According to Craddock, citing Kilgore College’s official release on the event, Navarro College’s players left their locker room multiple times, repeatedly ignored the two officers’ warnings and verbally and physically threatened them, necessitating the pepper spray.
“Both of them felt that was the only way to control the situation at that split second to avoid a riot,” Craddock recalled.
Navarro College President Dr. Richard Sanchez awaits the results of the follow-up investigation of KCPD chief Martin Pessink and said he anticipates it will ultimately exonerate the Navarro team.
“I have every confidence that Dr. Holda (Kilgore College president Bill Holda) will conduct an impartial evaluation,” Sanchez said. “I continue to believe that the Navarro College players did not act inappropriately.”
According to Montgomery, it was a well-played game, a hard-fought game with a lot hanging in the balance but few altercations between players. It ended 88-78 in the KC Rangers’ favor, and the teams shook hands – without incident – and left for their locker rooms.
“When the game was over the Kilgore players and fans were celebrating in the middle of the court, like anybody would have done with a game of that magnitude. It appeared to me that some of the fans, students, whatever they were… kind of approached our bench area,” mostly mouthing off but not involving any players, Montgomery said.
“There was kind of some pushing and shoving behind the scorer’s table, behind the bench, probably between some of our fans and some of Kilgore’s fans,” Montgomery continued.
According to Montgomery, most of his players appeared to him to be in the locker room at that time and most of Navarro College’s 25 fans, the majority of them female, were heading to their bus when the team’s student filmer began blowing a whistle.
“He began blowing this whistle because he probably felt there was a disturbance or whatever” between fans, Montgomery explained. “At that point is when some of our players started coming back out of our locker room door.”
As he and another coach attempted to deal with the fans’ dispute and to stop the whistle-blowing, Montgomery says he saw KCPD Officer Charles Horton responding to the Navarro players’ return to the court and was reminded of the Nov. 3 football playoff post-game between the two schools.
“After (that) game there was the beginning of an altercation. There was this one policeman in particular I thought being very threatening. This was the same officer. I recognized him immediately,” he contended.
After the basketball game, “I felt like this policeman was a little aggressive in going toward our doorway,” Montgomery said. “He had his baton, one of those collapsible batons out. He said to me twice he was not going to allow to happen what happened at football.”
At one point, Montgomery says, Horton threatened to arrest him in the corridor outside the visitors’ locker room.

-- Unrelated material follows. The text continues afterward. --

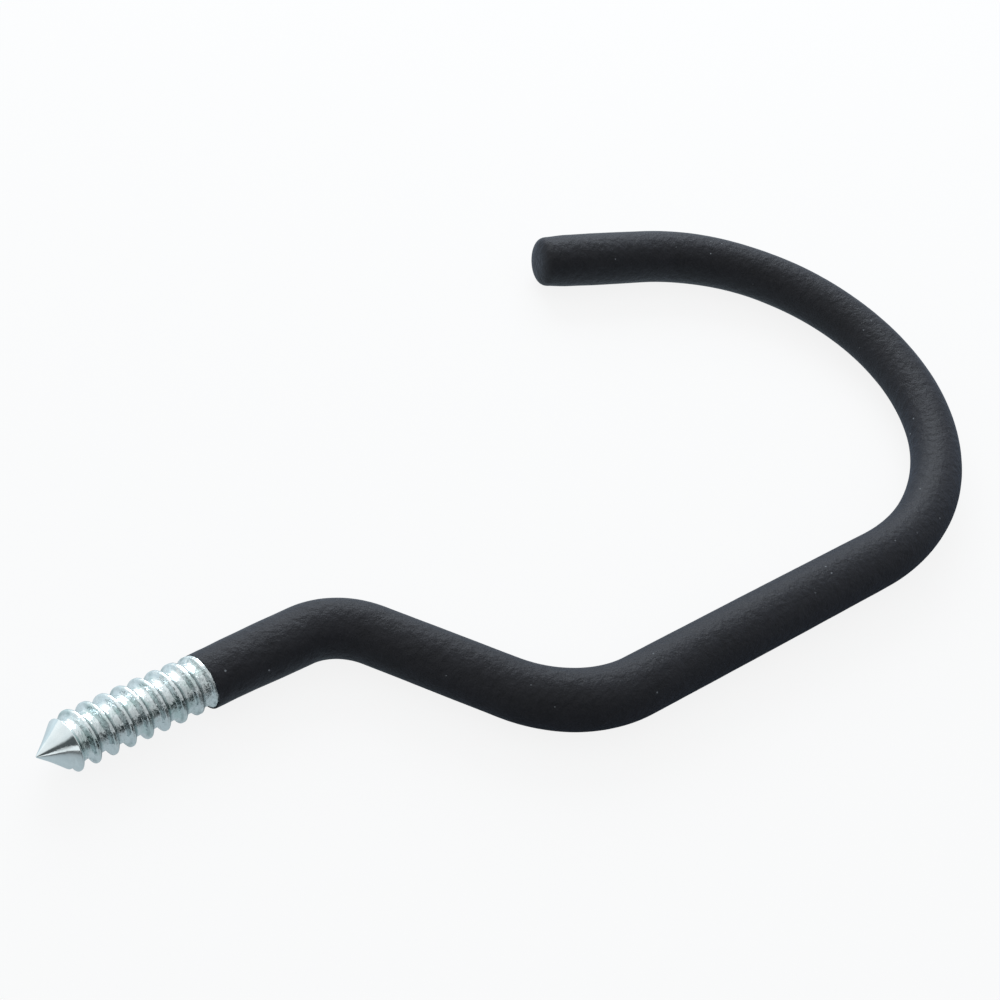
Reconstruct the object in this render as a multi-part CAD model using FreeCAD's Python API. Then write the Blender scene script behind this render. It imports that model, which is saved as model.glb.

“I guess because I was in the corridor and he didn’t think I should be or something. I kept telling him, ‘I’m trying to get our players back,’” Montgomery argued. “It was an extreme amount of people in a very congested area. As you know, basketball players are pretty large young men.”
Not witnessing the entire escalation, after conferring with three Navarro coaches who submitted statements about the incident, Montgomery accepts there probably was some mouthing off by the students.
However, “I didn’t feel like our students responded at all until the officer was being threatening toward them and had begun to spray. That was when there was a lot of talk going back and forth… What they were saying to me after the game is they couldn’t figure out why they were sprayed.”
According to Montgomery, he was a few feet behind Horton when the officer, standing almost in the entrance of the locker room, began spraying.
“To the best of my knowledge I want to say there were two three or four (players) either right in the entrance or trying to come out.”
There were a number of other people in the tight corridor, Montgomery said, including the wife of one of Navarro College’s coaches and their four-week-old son.
KCPD Lt. Tony Means was also present, Montgomery added, trying to calm the situation until he too used the pepper spray.
“(Horton) hit several of our players in the face. I myself got some in the throat. At that point, I think he took a situation that was bad and almost turned it into a full scale riot,” Montgomery said.
“For a person who should be in control I felt he was very much the opposite of that, he was not in control, he was not a calming presence, that he was extremely aggressive, that he had an agenda against Navarro College,” Montgomery said.
The incident almost turned into a full-scale fight, he added, but the pepper spray did, in fact, neutralize the situation.
“Obviously, if you catch that stuff full in the face it will deter you from doing anything else, which is what it’s designed to do. Pretty much after that, everything seemed to calm down… Our players, the ones that were hit directly, were all coughing, sputtering, a couple of them had asthma, they were having trouble breathing.”
KC managers used a soothing foam to treat the burning sensation on the Navarro players’ skin, Montgomery confirmed. Understanding it would go away in time, he and the team’s coaching staff opted against taking the players to the emergency room and left soon after.
“That’s pretty much as I remember, what I feel I went through,” he said. “It was a situation I thought could have been handled differently.”
But for one detail, Craddock maintains Kilgore College’s initial account of the incident while awaiting the results of Pessink’s investigation.
“All I can go by is what my two police officers told me and what I saw for myself,” Craddock said. “We’re trying to be as transparent as possible. That’s why we posted all the video we have of the outcome of the game on YouTube, for anyone to look at.”
Upon further review of that post-game video (the only one that’s turned up so far), contrary to the initial report it does appear one Kilgore College fan did approach the opposing team’s bench, Craddock said, but he was escorted away by an assistant coach.
Other points – that some Navarro players left the locker room multiple times, that players ignored officers’ commands and threatened them – have not changed.
Key, he added, is that the pepper spraying actually happened in the hallway because the players would not return to their locker room, despite being warned.
According to Horton and Means, “Both (officers) have said that the players were showing aggression, not only with their actions but with what they were saying,” Craddock said. “They felt threatened. At that second, that’s what they did to avoid something bigger happening.”
Attempting to collect statements from as many of those involved as possible, Pessink is taking the situation very seriously, Craddock noted.
“He’s not rushing to any kind of quick judgment. Basically, he’s just trying to make sure the outcome is fair.”
There are many games ahead between the schools, already on the schedule. Montgomery expects they’ll be business as usual.
“We didn’t go over there thinking anything but that it was going to be a good basketball game, which it indeed was. It was an unfortunate incident,” Montgomery said. He doesn’t anticipate any residual effects between the schools or their teams.
“I don’t think it’s something like that, that will carry over,” he said.